◆ **Aim of the exercise**
Give back the entire listing verbatim.

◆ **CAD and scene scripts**
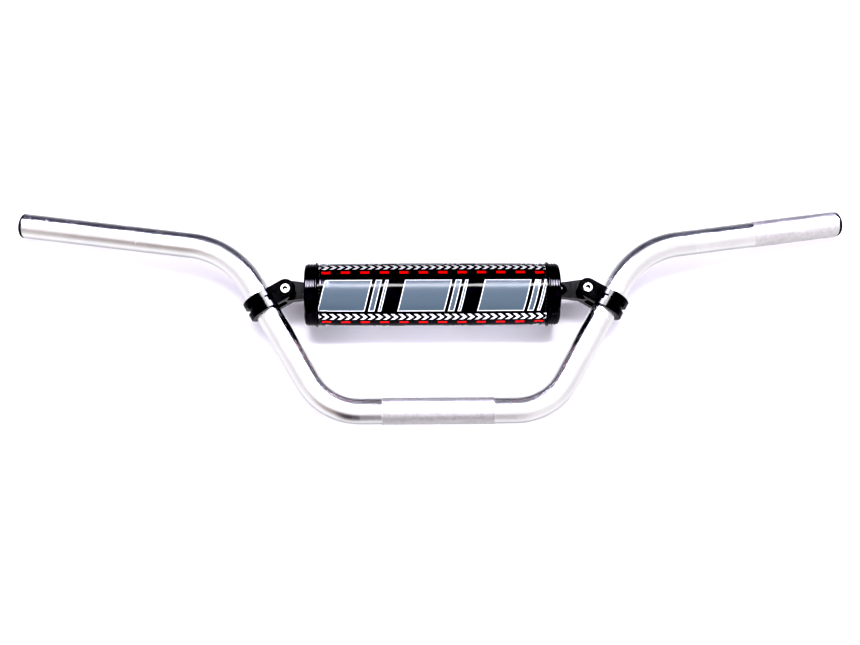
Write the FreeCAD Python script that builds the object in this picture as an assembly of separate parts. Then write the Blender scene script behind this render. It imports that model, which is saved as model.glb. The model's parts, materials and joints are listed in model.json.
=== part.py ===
import FreeCAD, Part
import math
import os

# Motorcycle handlebar with a clamp-on crossbar and a round pad.
# Millimetres, +Z up along the rise, +X towards the rider's left grip, -Y towards the front wheel.
# The origin is the middle of the centre section's axis, where the triple clamp holds the bar.

Vector = FreeCAD.Vector
X_AXIS = Vector(1, 0, 0)
Y_AXIS = Vector(0, 1, 0)
Z_AXIS = Vector(0, 0, 1)
ORIGIN = Vector(0, 0, 0)

# The tube and its bends. Lengths run between the points where the straight axes meet.
TUBE_RADIUS = 11.1
TUBE_BORE_RADIUS = 7.9
TUBE_MIDDLE_RADIUS = (TUBE_RADIUS + TUBE_BORE_RADIUS) / 2
HALF_CENTRE = 95.0
LOWER_BEND_RADIUS = 50.0
RISER_ANGLE = 60.0
RISER_LENGTH = 163.0
UPPER_BEND_RADIUS = 78.0
GRIP_LENGTH = 192.8
GRIP_SWEEP = 10.0
GRIP_RISE = 9.5
TUBE_END_CHAMFER = 0.4

# How far a cutting shape runs past what it cuts.
CUT_MARGIN = 5.0

# Knurled zones stand a little proud of the tube.
KNURL_HEIGHT = 0.2
KNURL_RADIUS = TUBE_RADIUS + KNURL_HEIGHT
CENTRE_KNURL_LENGTH = 96.0
GRIP_KNURL_LENGTH = 84.0

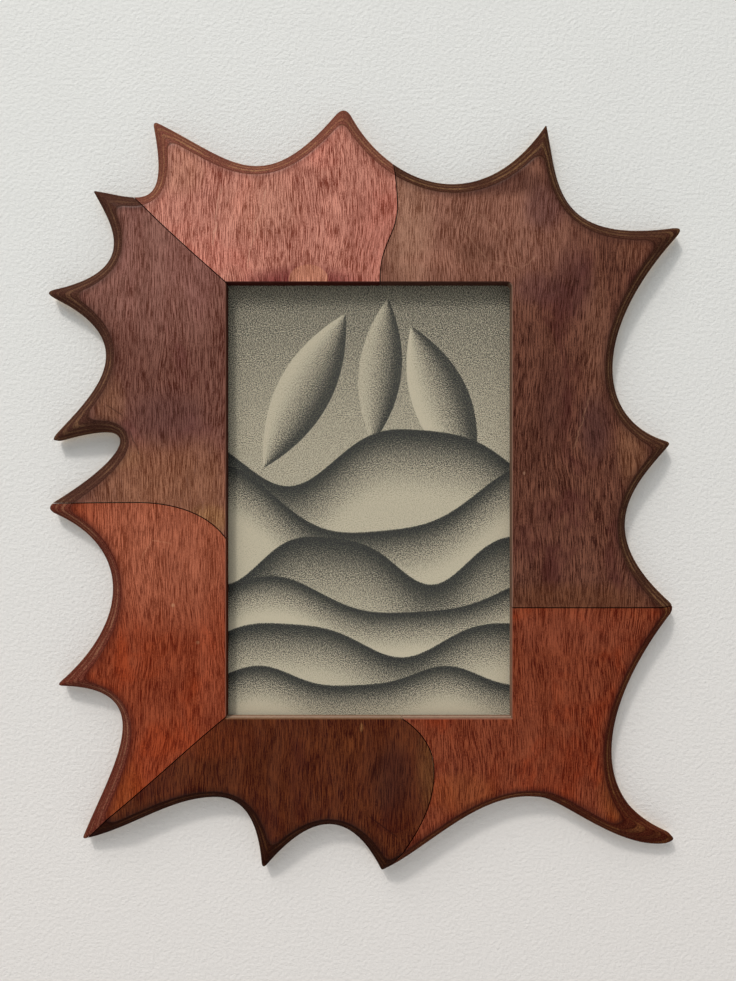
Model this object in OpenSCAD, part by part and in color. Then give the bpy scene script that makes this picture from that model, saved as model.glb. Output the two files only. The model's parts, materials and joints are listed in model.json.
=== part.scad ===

◆ **Result**
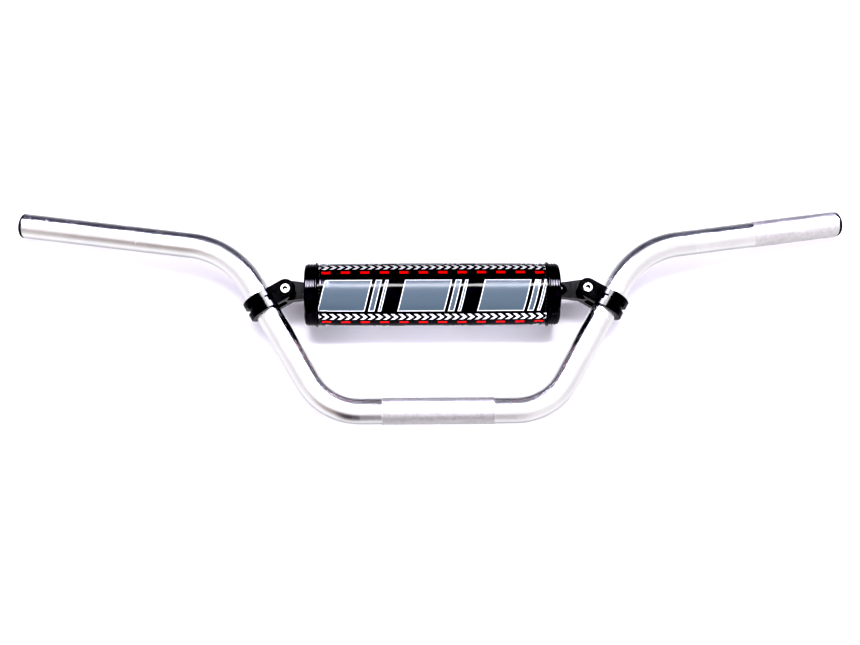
Write the FreeCAD Python script that builds the object in this picture as an assembly of separate parts. Then write the Blender scene script behind this render. It imports that model, which is saved as model.glb. The model's parts, materials and joints are listed in model.json.
=== part.py ===
import FreeCAD, Part
import math
import os

# Motorcycle handlebar with a clamp-on crossbar and a round pad.
# Millimetres, +Z up along the rise, +X towards the rider's left grip, -Y towards the front wheel.
# The origin is the middle of the centre section's axis, where the triple clamp holds the bar.

Vector = FreeCAD.Vector
X_AXIS = Vector(1, 0, 0)
Y_AXIS = Vector(0, 1, 0)
Z_AXIS = Vector(0, 0, 1)
ORIGIN = Vector(0, 0, 0)

# The tube and its bends. Lengths run between the points where the straight axes meet.
TUBE_RADIUS = 11.1
TUBE_BORE_RADIUS = 7.9
TUBE_MIDDLE_RADIUS = (TUBE_RADIUS + TUBE_BORE_RADIUS) / 2
HALF_CENTRE = 95.0
LOWER_BEND_RADIUS = 50.0
RISER_ANGLE = 60.0
RISER_LENGTH = 163.0
UPPER_BEND_RADIUS = 78.0
GRIP_LENGTH = 192.8
GRIP_SWEEP = 10.0
GRIP_RISE = 9.5
TUBE_END_CHAMFER = 0.4

# How far a cutting shape runs past what it cuts.
CUT_MARGIN = 5.0

# Knurled zones stand a little proud of the tube.
KNURL_HEIGHT = 0.2
KNURL_RADIUS = TUBE_RADIUS + KNURL_HEIGHT
CENTRE_KNURL_LENGTH = 96.0
GRIP_KNURL_LENGTH = 84.0

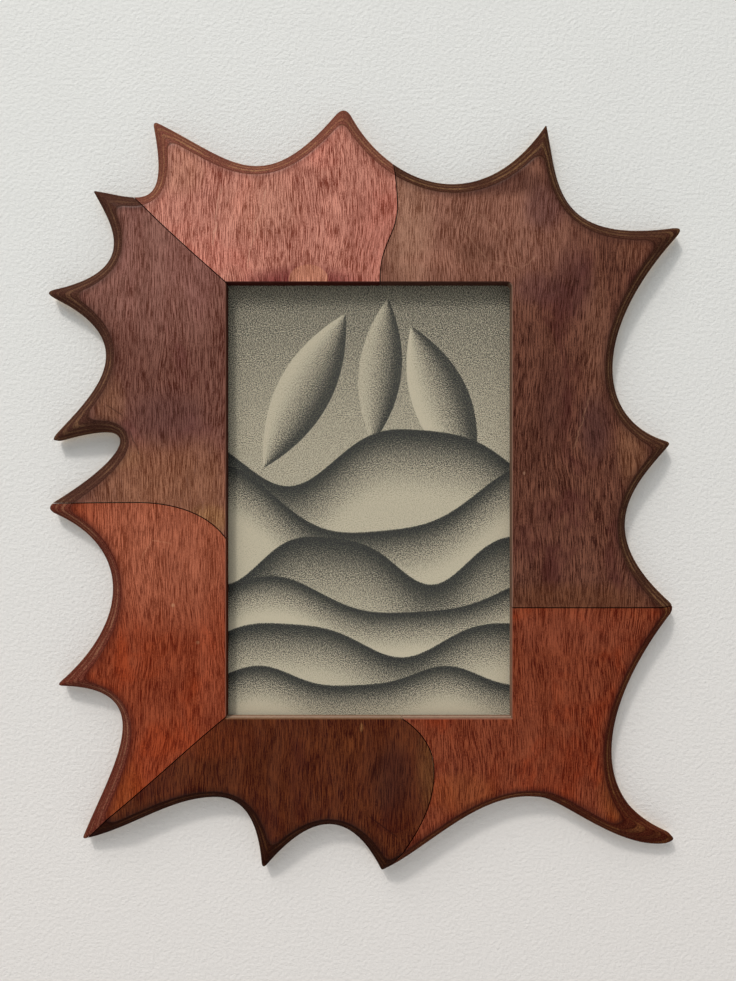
Model this object in OpenSCAD, part by part and in color. Then give the bpy scene script that makes this picture from that model, saved as model.glb. Output the two files only. The model's parts, materials and joints are listed in model.json.
=== part.scad ===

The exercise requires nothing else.